Hiking the Dobson Trail

On June 27, our Group left Saint John shortly after 7 am, heading to Riverview, New Brunswick. Our Group consisted of Venturer Scouts Cameron Arthurs, Kayla Williams and David Fox along with Company Scouters Aaron Parker and Rick Swan. We left the truck on foot shortly before 10 am once we reached the trailhead. Approximately ten kilometres into the hike, we stopped for lunch at a large bog in big meadows. It was not our preferred location to stop; however, the hot sun left us parched and in need of water. (Unfortunately, the bog water we filtered to replenish our water supplies and cook lunch reduced the flow rate of our water filtration device. This slowed our progress significantly for the next few days.) After lunch, we completed a round trip of the Sand Hill Side Trail and continued on until we reached the 19.8-kilometre marker on the trail. We found an excellent site to set up camp near a brook and decided to stop for the night.
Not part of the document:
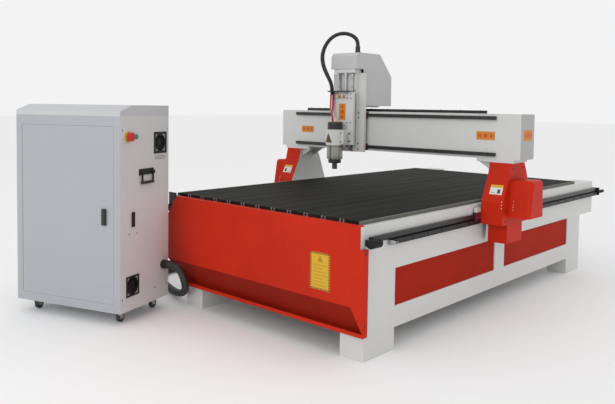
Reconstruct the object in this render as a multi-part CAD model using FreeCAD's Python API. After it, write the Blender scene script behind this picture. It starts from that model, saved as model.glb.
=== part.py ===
"""Gantry CNC router with a T-slot bed, a moving spindle carriage and its control cabinet.

Millimetres.  +Z is up and Z = 0 is the floor.  X = 0 and Y = 0 are the middle of the bed,
-Y is the front of the machine.  Every sub-part is written to parts/NODE.step.
"""
import FreeCAD, Part
import math
import os

Vector = FreeCAD.Vector

# ---------------------------------------------------------------- driving dimensions
BED_TOP = 690.0                 # working surface
BED_UNDER = 672.0               # underside of the slab, top of the steel frame
BED_HALF_X, BED_HALF_Y = 735.0, 1350.0
SLOT_PITCH, SLOT_COUNT = 122.5, 11
SLOT_NECK, SLOT_WIDE, CHANNEL_W = 8.0, 16.0, 30.0

FRAME_HALF_X = 762.0            # outer faces of the side beams
TUBE_W, TUBE_WALL = 148.0, 6.0
BEAM_Y0, BEAM_Y1, BEAM_Z0 = -1352.0, 1654.0, 425.0
LEG_FRONT, LEG_REAR = (-1352.0, -1094.0), (1159.0, 1402.0)
LEFT_LEG_INSET = 134.0
RAIL_Z0, RAIL_Z1 = 116.0, 227.0 # lower side rails
POST_Y = (-7.0, 124.0)

LINEAR_W, LINEAR_H = 22.0, 18.0  # profile rail section
Y_RAIL_Z = 605.0
Y_RACK_Z0, Y_RACK_Z1 = 556.0, 582.0
MODULE, PINION_TEETH = 3.0, 20
PITCH_R = MODULE * PINION_TEETH / 2.0
PINION_Y = -84.0
PINION_Z = Y_RACK_Z0 + MODULE - PITCH_R
SHAFT_R, BEARING_R = 12.0, 12.05
PULLEY_X0, PULLEY_X1 = 850.0, 872.0
DRIVEN_R, DRIVER_R = 44.0, 22.0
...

The following day started with many dirt roads. Only a few kilometres past our campsite was a logging road that we followed for roughly 7 kilometres. The terrain began to get very hilly, and we walked past many logging operations. While walking, we began to hear a loud whooshing sound. We slowly began to make out the outline of windmills, and we soon found out we were walking through the Kent Hills Wind Facility. After lunch, we stopped at the Beaverbrook Cabin, where we discovered a journal left there for groups coming through to log their adventure. We made sure to take this opportunity and briefly wrote about our trip thus far. While walking later that afternoon, we ran into a black bear. Our plan was to stop for supper, but the sight of the bear kept us hiking at a steady pace for another 6 kilometres. We finally stopped for supper at the Kent Road, around the 41.7-kilometre marker. Locating Blackwood Lake on our map, we pushed through to this lake, which is where we spent the night.

We awoke the next morning to a torrential downpour. We left Blackwood Lake after waiting out the rain. By the time we hit Collier Mountain Road, the rain started again and we contemplated turning back. We decided to keep going, since we hadn’t hiked the two days before just to turn around and not finish. When we made it to the end of the Dobson, we ate lunch and took a well-deserved break. Approaching the end of the trail, the terrain was very swampy, considering all the recent rain. Close to the end of the Dobson Trail, we walked through a sugar bush with trees tapped into overhead tubing. We stopped again at the Collier Mountain Road, and waited for our correspondent to drop off some supplies—including a new water filter! After receiving our supplies, we trekked back to Blackwood Lake for the night.

Upon early awakening, rain was still falling quite hard. After eating breakfast and tearing down our two-day campsite, we left Blackwood Lake. After all the rain, all the dry, dusty dirt roads that we had travelled on day two were immensely muddy. We stopped at the 37.9-kilometre marker—away from the start point—for lunch, and completed the Hayward Side Trail immediately after. The trail consisted of all road, but was a rather steep grade. After recuperating from the Hayward Side Trail, we pushed hard, seldom stopping, to reach a clearing that would be optimal to stay for our fourth night. This was a clearing at 25.1 kilometres, where an old farmhouse had been burnt. Its old stone foundation shared the overgrown clearing with some gnarly old apple trees. Thanks to a nearby brook, those members who wanted to were able to bathe. Despite the cold, it was refreshing.

At 5:30 in the morning on Canada Day, our earliest start yet, we embarked on the last leg of our journey. We walked back through the wind farm and got pictures from a clearing near the highest point on the hike, overlooking the wind farm. We stopped at the same bog in the meadows to eat lunch. A few kilometres before, we stopped briefly to filter water at a clear brook instead of the bog. We’d learned our lesson! All Group members had to dig deep to complete the last twelfth of the journey due to fatigue and consistent, above-ankle mud that inhibited our progress. We reached the origin of the trail at approximately 4:30 pm. Scouter Aaron continued to obtain the vehicle, and the remaining members took a well-deserved break.

Together, we left Riverview and stopped for supper at the Salisbury Big Stop, where we were exposed to the first non-dehydrated food that any of us had eaten in five days! The last member of our group dropped the others off at home, back in Grand-Bay Westfield, around 7 pm Friday night, just in time to participate in the Canada Day festivities.